Cette évolution s'accompagne d'une sophistication croissante des stratégies. Les fonds les plus performants ne se contentent plus de reproduire les recettes du passé mais innovent constamment : private equity secondaire, continuation funds, co-investments pour le PE ; unitranche, rescue financing, NAV lending pour le private credit.
Fiscalité et considérations pratiques
L'investissement via des FCPR bénéficie d'avantages fiscaux non négligeables :
- Réduction d'impôt : 25% du montant investi dans la limite de 12 000€ pour un célibataire (24 000€ pour un couple)
- Exonération de plus-values après 5 ans de détention
- Transmission facilitée avec abattement sur les droits de succession
Pour optimiser la fiscalité, privilégier :
- Les FCPR éligibles à la réduction d'IR pour une première allocation
- L'assurance-vie pour les montants plus importants (fiscalité dégressive)
- La holding patrimoniale pour les très gros patrimoines (report d'imposition)
Conclusion : Une guerre aux multiples fronts
La question initiale - la guerre des rendements est-elle terminée ? - appelle une réponse nuancée. Si la domination absolue du private equity appartient probablement au passé, cela ne signifie pas sa disparition. Les deux classes d'actifs évoluent vers une complémentarité croissante, chacune répondant à des besoins spécifiques des investisseurs.

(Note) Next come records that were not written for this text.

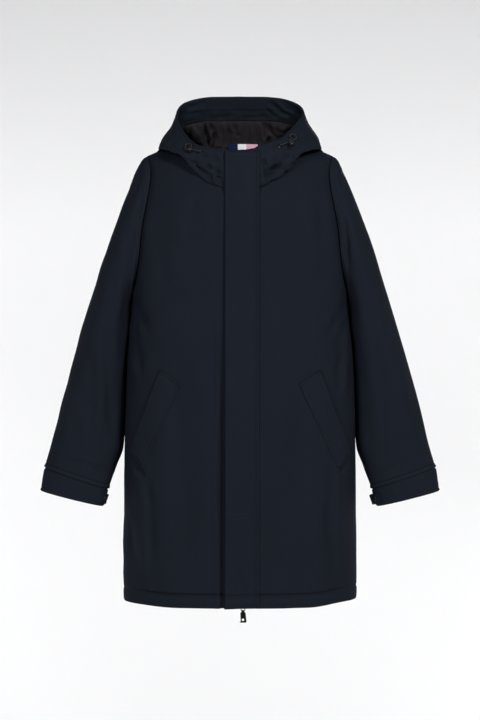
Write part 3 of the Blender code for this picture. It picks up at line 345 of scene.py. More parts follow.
def panelTop(s, facing, edgeX):
    neck = neckFrontRows if facing == atFront else neckBackRows
    p = np.clip(1 - s / neckShare, 0.0, 1.0) * neckEnd(edgeX)
    neckX = smooth(neck, "x", p)
    shoulder = np.clip((s - neckShare) / (1 - neckShare), 0.0, 1.0)
    shoulderX = neckSideX + (shoulderEndX - neckSideX) * shoulder
    onNeck = s < neckShare - 1e-6
    x = np.where(onNeck, neckX, shoulderX)
    z = np.where(onNeck, smooth(neck, "z", p), ridgeZ(shoulderX))
    return x, z


def halfPanel(facing, side, shares, lowRows, rolls, edgeX):
    s = shares
    topX, topZ = panelTop(s, facing, edgeX)
    spread = 1 - (1 - s) ** 1.25
    topU = topX / smooth(torsoRows, "half", topZ)
    levels = [(np.full(len(s), z), 0.0) for z in lowRows]
    for roll in rolls[1:]:
        z = topZ - (topZ - armFullZ) * (1 - math.cos(math.radians(roll)))
        levels.append((z, ease((z - armFullZ) / (topZ - armFullZ)) ** 2))
    rows = []
    for z, share in levels:
        start = edgeX / smooth(torsoRows, "half", z)
        u = start + (edgeShare(z, facing) - start) * spread
        rows.append(torso(u + (topU - u) * share, z, facing))
    points = np.array(rows)
    points[..., 0] *= side
    return points


def neckDirections(points):
    return unit((points - (0, -0.012, 0)) * (-1, -1, 0))


def armholeRing(frontEdge, backEdge):
    return np.concatenate([frontEdge[::-1], backEdge[1:]])


def section(angles, t, side):
    t = np.asarray(t, dtype=float)[:, None]
    outer = spots(sleeveRows, ("outer_x", "outer_z"), t)
    inner = spots(sleeveRows, ("inner_x", "inner_z"), t)
    power = 2 / sleeveSquare
    across = np.sign(np.cos(angles)) * np.abs(np.cos(angles)) ** power
    deep = np.sign(np.sin(angles)) * np.abs(np.sin(angles)) ** power
    plane = (outer + inner) / 2 + (outer - inner) / 2 * across[None, :, None]
    y = smooth(sleeveRows, "middle_y", t) + smooth(sleeveRows, "deep", t) * deep[None, :]
    return np.stack([plane[..., 0] * side, y, plane[..., 1]], axis=-1)


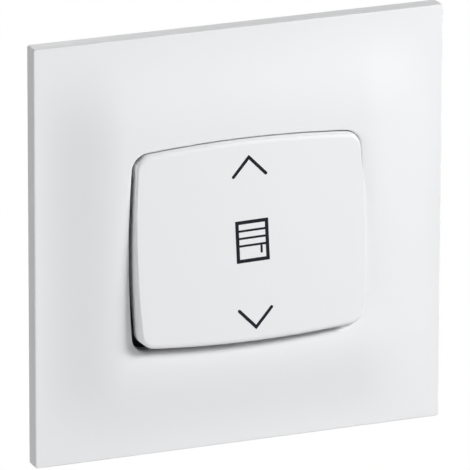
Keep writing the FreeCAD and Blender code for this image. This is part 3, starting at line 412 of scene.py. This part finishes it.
WHITE, WHITE_ROUGHNESS = (0.86, 0.865, 0.875), 0.5
HAZE_SIZE, HAZE_SWING, HAZE_DARK, HAZE_LIGHT = 9 * MM, 0.05, 0.992, 1.006
PEEL_SIZE, PEEL_SWING, PEEL_DEPTH = 1.1 * MM, 0.02, 0.0012 * MM
white_gloss = Finish("white_gloss_plastic", WHITE, WHITE_ROUGHNESS)
peel = white_gloss.noise(PEEL_SIZE)
haze = white_gloss.noise(HAZE_SIZE, detail=3.0)
white_gloss.tint(haze, shade(WHITE, HAZE_DARK), shade(WHITE, HAZE_LIGHT))
white_gloss.gloss(WHITE_ROUGHNESS, (haze, HAZE_SWING), (peel, PEEL_SWING))
white_gloss.relief(peel, PEEL_DEPTH)
plate = solid("plate_shell", [shell, *hooks], white_gloss, "base")
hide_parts("cover_plate")

# Rocker key: a white cap with the opening's outline, a flat face with a soft edge all
# round, a skirt and four clip legs that snap into the cradle. At rest its upper half is
# pressed in, so the whole moulding stands tilted about the trunnions.

PIVOT_Y = 1.0 * MM
FACE_Y, FACE_THICKNESS = RIM_Y - 1.9 * MM, 1.8 * MM
SKIRT_WALL, SKIRT_DEPTH = 1.4 * MM, 4.6 * MM
SIDE_GAP, END_GAP, OFF_CENTRE = 0.48 * MM, 0.85 * MM, 0.33 * MM
EDGE_DEPTH, SIDE_ROUND, END_ROUND, EDGE_STEPS = 1.0 * MM, 0.2 * MM, 1.25 * MM, 12
FACE_RING_SHARES = (1.5, 1.15)
RING_BELOW_EDGE, RING_ABOVE_END = 0.2 * MM, 0.1 * MM


def tilted(points):
    """Points turned about the trunnions' axis, from the level rocker to its rest pose."""
    y, z = points[:, 1] - PIVOT_Y, points[:, 2]
    c, s = math.cos(TILT), math.sin(TILT)
    return np.stack([points[:, 0], PIVOT_Y + y * c - z * s, y * s + z * c], 1)


def key_loop(y, inset_x=0.0, inset_z=0.0):
    """Ring of the key at depth y: the opening's outline less the gaps and the insets."""
    outline = loop(
        OPENING["half_x"] - SIDE_GAP - inset_x,
        OPENING["half_z"] - END_GAP - inset_z,
        OPENING["corner_r"] - SIDE_GAP - (inset_x + inset_z) / 2,
        OPENING["bow_x"],
        OPENING["bow_z"],
    )
    return at_depth(outline + (OFF_CENTRE, 0), y)


# Two rings lie inside the soft edge, at shares of its width, and keep the face flat.
wall_from, wall_to = FACE_Y + EDGE_DEPTH, FACE_Y + SKIRT_DEPTH
rings = [key_loop(FACE_Y, SIDE_ROUND * share, END_ROUND * share) for share in FACE_RING_SHARES]
for inset, depth in quarter_round(1.0, EDGE_STEPS):
    rings.append(key_loop(FACE_Y + depth * EDGE_DEPTH, inset * SIDE_ROUND, inset * END_ROUND))
wall_depths = (wall_from + RING_BELOW_EDGE, wall_to - RING_ABOVE_END, wall_to)
rings += [key_loop(y) for y in wall_depths]
rings += [key_loop(y, SKIRT_WALL, SKIRT_WALL) for y in (wall_to, FACE_Y + FACE_THICKNESS)]
cap = skin(rings, False)

CLIP_X, CLIP_Z, CLIP_WIDTH, CLIP_LEG, CLIP_NOSE = 8.4 * MM, 7.6 * MM, 4 * MM, 1.2 * MM, 0.6 * MM
CLIP_HOOK_Y = 0.25 * MM
clip_root, clip_tip = FACE_Y + FACE_THICKNESS / 2, CLIP_HOOK_Y + CLIP_NOSE
inner_z, outer_z = CLIP_Z - CLIP_LEG / 2, CLIP_Z + CLIP_LEG / 2
clip = [
    (clip_root, inner_z),
    (clip_tip, inner_z),
    (clip_tip, outer_z),
    (CLIP_HOOK_Y, outer_z + CLIP_NOSE),
    (CLIP_HOOK_Y, outer_z),
    (clip_root, outer_z),
]
clips = [
    prism([(y, z * up) for y, z in clip], x - CLIP_WIDTH / 2, x + CLIP_WIDTH / 2)
    for x in (OFF_CENTRE - CLIP_X, OFF_CENTRE + CLIP_X) for up in (-1, 1)
]
key_parts = [(tilted(v), f) for v, f in [cap, *clips]]
key = solid("rocker_cap", key_parts, white_gloss, "rocker")
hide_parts("rocker_key")

# Printed signs: pad-printed in dark slate ink on the rocker's face, a film a few
# hundredths of a millimetre thick. A chevron stands above and below, and between them a
# shutter with three slats and its pull cord. The print stands a little askew on the key.

INK_OVER, INK_UNDER = 0.02 * MM, 0.02 * MM
PRINT_X, PRINT_TURN = 0.4 * MM, math.radians(1.15)
STROKE, FRAME_STROKE, FINE_STROKE = 0.62 * MM, 0.68 * MM, 0.42 * MM


def half_turn(centre, start, onward, steps=8):
    """Points between the ends of a half circle that leaves along start and bulges onward."""
    t = np.linspace(0, math.pi, steps + 1)[1:-1, None]
    return centre + np.cos(t) * start + np.sin(t) * onward


def stroke(points, width):
    """Closed (x, z) outline of a line of even width with round ends.

    Each side is the line shifted across by half the width, mitred at its bends, and the
    ends are half circles.
    """
    line, half = np.array(points, float), width / 2
    step = np.diff(line, axis=0)
    step *= half / np.linalg.norm(step, axis=1)[:, None]
    across = np.stack([-step[:, 1], step[:, 0]], 1)
    joint = np.concatenate([across[:1], across[:-1] + across[1:], across[-1:]])
    joint *= (half**2 / np.sum(joint * np.concatenate([across, across[-1:]]), 1))[:, None]
    left, right = line + joint, line - joint
    end_cap = half_turn(line[-1], across[-1], step[-1])
    start_cap = half_turn(line[0], -across[0], -step[0])
    return np.concatenate([left, end_cap, right[::-1], start_cap])


def rectangle(half_x, half_z):
    """Corners of a rectangle round the origin, from its half sizes."""
    return np.array([(half_x, -half_z), (half_x, half_z), (-half_x, half_z), (-half_x, -half_z)])


def printed(outline, z=0.0):
    """(x, z) rows raised by z, turned with the print and moved to its place on the face."""
    x, height = outline[:, 0], outline[:, 1] + z
    c, s = math.cos(PRINT_TURN), math.sin(PRINT_TURN)
    return np.stack([PRINT_X + x * c - height * s, x * s + height * c], 1)


def film(outline, z):
    """Ink over an outline, from just proud of the rocker's face to just inside it."""
    shape = printed(outline, z)
    return skin([at_depth(shape, y) for y in (FACE_Y - INK_OVER, FACE_Y + INK_UNDER)], False)


def frame_film(outer, inner, z):
    """Ink between two outlines of equal count, over the same depths."""
    outer, inner = printed(outer, z), printed(inner, z)
    front, back = FACE_Y - INK_OVER, FACE_Y + INK_UNDER
    rings = ((outer, front), (outer, back), (inner, back), (inner, front))
    return skin([at_depth(shape, y) for shape, y in rings], True)


INK, INK_ROUGHNESS = (0.011, 0.013, 0.019), 0.495
SPECKLE_SIZE, SPECKLE_SWING, SPECKLE_DARK, SPECKLE_LIGHT = 0.12 * MM, 0.15, 0.8, 1.3
ink = Finish("slate_print_ink", INK, INK_ROUGHNESS, Specular_IOR_Level=0.2)
speckle = ink.noise(SPECKLE_SIZE)
ink.tint(speckle, shade(INK, SPECKLE_DARK), shade(INK, SPECKLE_LIGHT))
ink.gloss(INK_ROUGHNESS, (speckle, SPECKLE_SWING))


def sign(name, films):
    """One printed sign, tilted with the key it lies on."""
    return solid(name, [(tilted(v), f) for v, f in films], ink, "rocker")


CHEVRON_HALF, CHEVRON_RISE = 3.25 * MM, 3.48 * MM
UP_Z, DOWN_Z = 14.42 * MM, -14.95 * MM
for name, way, z in (("up_sign", 1, UP_Z), ("down_sign", -1, DOWN_Z)):
    tip = way * CHEVRON_RISE / 2
    line = [(-CHEVRON_HALF, -tip), (0, tip), (CHEVRON_HALF, -tip)]
    sign(name, [film(stroke(line, STROKE), z)])

SHUTTER_Z, SHUTTER_HALF_X, SHUTTER_HALF_Z = 0.05 * MM, 3.32 * MM, 4.05 * MM
SLAT_HALF, SLATS = 2.57 * MM, (2.08 * MM, 0.65 * MM, -0.8 * MM)
PULL_X, PULL_LENGTH = 1.76 * MM, 1.55 * MM
border = frame_film(
    rectangle(SHUTTER_HALF_X, SHUTTER_HALF_Z),
    rectangle(SHUTTER_HALF_X - FRAME_STROKE, SHUTTER_HALF_Z - FRAME_STROKE),
    SHUTTER_Z,
)
slats = [film(stroke([(-SLAT_HALF, z), (SLAT_HALF, z)], FINE_STROKE), SHUTTER_Z) for z in SLATS]
pull = stroke([(PULL_X, SLATS[-1]), (PULL_X, SLATS[-1] - PULL_LENGTH)], FINE_STROKE)
sign("shutter_sign", [border, *slats, film(pull, SHUTTER_Z)])

# Studio: a camera at the photograph's angle, soft boxes all round, of which those on the
# right are the strongest, and a white floor and backdrop that only the camera sees. They
# stand far enough away to leave every view of the object clear.

AZIMUTH, ELEVATION, ROLL = math.radians(-21.82), math.radians(18.37), math.radians(0.184)
DISTANCE, LENS, SIGHT = 1.4117, 577.0, 20
AIM_RIGHT, AIM_UP = -0.9 * MM, 0.258 * MM
FLOOR_Z, ROOM_RADIUS = -2.4, 3.2
BOX_DISTANCE, SMALL, WIDE = 0.7, 0.13, 0.4
WORLD_STRENGTH = 0.01


def outward(azimuth, elevation):
    """Unit vector from the object towards a compass direction, with 0, 0 straight in front."""
    level = math.cos(elevation)
    return Vector((math.sin(azimuth) * level, -math.cos(azimuth) * level, math.sin(elevation)))


def placed(name, data):
    """A new object of the given data, linked to the scene."""
    made = bpy.data.objects.new(name, data)
    bpy.context.scene.collection.objects.link(made)
    return made


def soft_box(name, azimuth, elevation, size, power):
    """Square area light aimed at the object: angles in degrees, size in metres, power in watts."""
    lamp = bpy.data.lights.new(name, "AREA")
    lamp.shape, lamp.size, lamp.energy = "SQUARE", size, power
    made = placed(name, lamp)
    direction = outward(math.radians(azimuth), math.radians(elevation))
    made.location = direction * BOX_DISTANCE
    made.rotation_mode = "QUATERNION"
    made.rotation_quaternion = direction.to_track_quat("Z", "Y")


back = outward(AZIMUTH, ELEVATION)
level_right = Vector((math.cos(AZIMUTH), math.sin(AZIMUTH), 0))
level_up = back.cross(level_right)
right = level_right * math.cos(ROLL) + level_up * math.sin(ROLL)
up = level_up * math.cos(ROLL) - level_right * math.sin(ROLL)
lens = bpy.data.cameras.new("camera")
lens.lens, lens.clip_end = LENS, SIGHT
camera = placed("camera", lens)
stand = Vector((0, EDGE_Y, 0)) + right * AIM_RIGHT + up * AIM_UP + back * DISTANCE
camera.matrix_world = Matrix.Translation(stand) @ Matrix((right, up, back)).transposed().to_4x4()
bpy.context.scene.camera = camera

# Each row is a name, azimuth, elevation, size and power.
for row in (
    ("main_box", 37, 31, SMALL, 3.1),
    ("side_box", 50, 26, SMALL, 1.45),
    ("left_fill", -75, 0, WIDE, 1.2),
    ("low_left_fill", -60, -30, WIDE, 1.5),
    ("low_fill", 15, -35, WIDE, 0.4),
    ("low_right_fill", 45, -35, WIDE, 0.7),
    ("under_fill", 0, -80, WIDE, 0.6),
    ("rear_box", 180, 15, WIDE, 3.0),
    ("rear_right_box", 120, 15, WIDE, 1.6),
    ("rear_left_box", -150, 20, WIDE, 0.5),
):
    soft_box(*row)
world = bpy.data.worlds.new("studio")
world.use_nodes = True
glow = world.node_tree.nodes["Background"].inputs
glow["Color"].default_value = (1, 1, 1, 1)
glow["Strength"].default_value = WORLD_STRENGTH
bpy.context.scene.world = world
bpy.context.scene.view_settings.view_transform = "Standard"

backdrop_white = Finish(
    "backdrop_white",
    (0, 0, 0),
    roughness=1.0,
    Emission_Color=(1, 1, 1, 1),
    Emission_Strength=1.0,
)
for name in ("backdrop", "floor"):
    mesh = bpy.data.meshes.new(name)
    bm = bmesh.new()
    if name == "backdrop":
        bmesh.ops.create_icosphere(bm, subdivisions=4, radius=ROOM_RADIUS)
    else:
        spread = math.sqrt(ROOM_RADIUS**2 - FLOOR_Z**2)
        bmesh.ops.create_circle(bm, cap_ends=True, segments=64, radius=spread)
        bmesh.ops.translate(bm, verts=bm.verts, vec=(0, 0, FLOOR_Z))
    bm.to_mesh(mesh)
    bm.free()
    mesh.materials.append(backdrop_white.material)
    screen = placed(name, mesh)
    screen.visible_diffuse = screen.visible_glossy = screen.visible_shadow = False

L'enjeu pour les gérants d'actifs sera de naviguer dans cet écosystème de plus en plus complexe, en développant des expertises multiples et en adaptant leurs stratégies aux attentes évolutives de leurs investisseurs. Car au final, c'est peut-être là que se situe la véritable bataille : non pas entre private credit et private equity, mais entre ceux qui sauront s'adapter à ce nouvel environnement et ceux qui resteront figés dans les paradigmes du passé.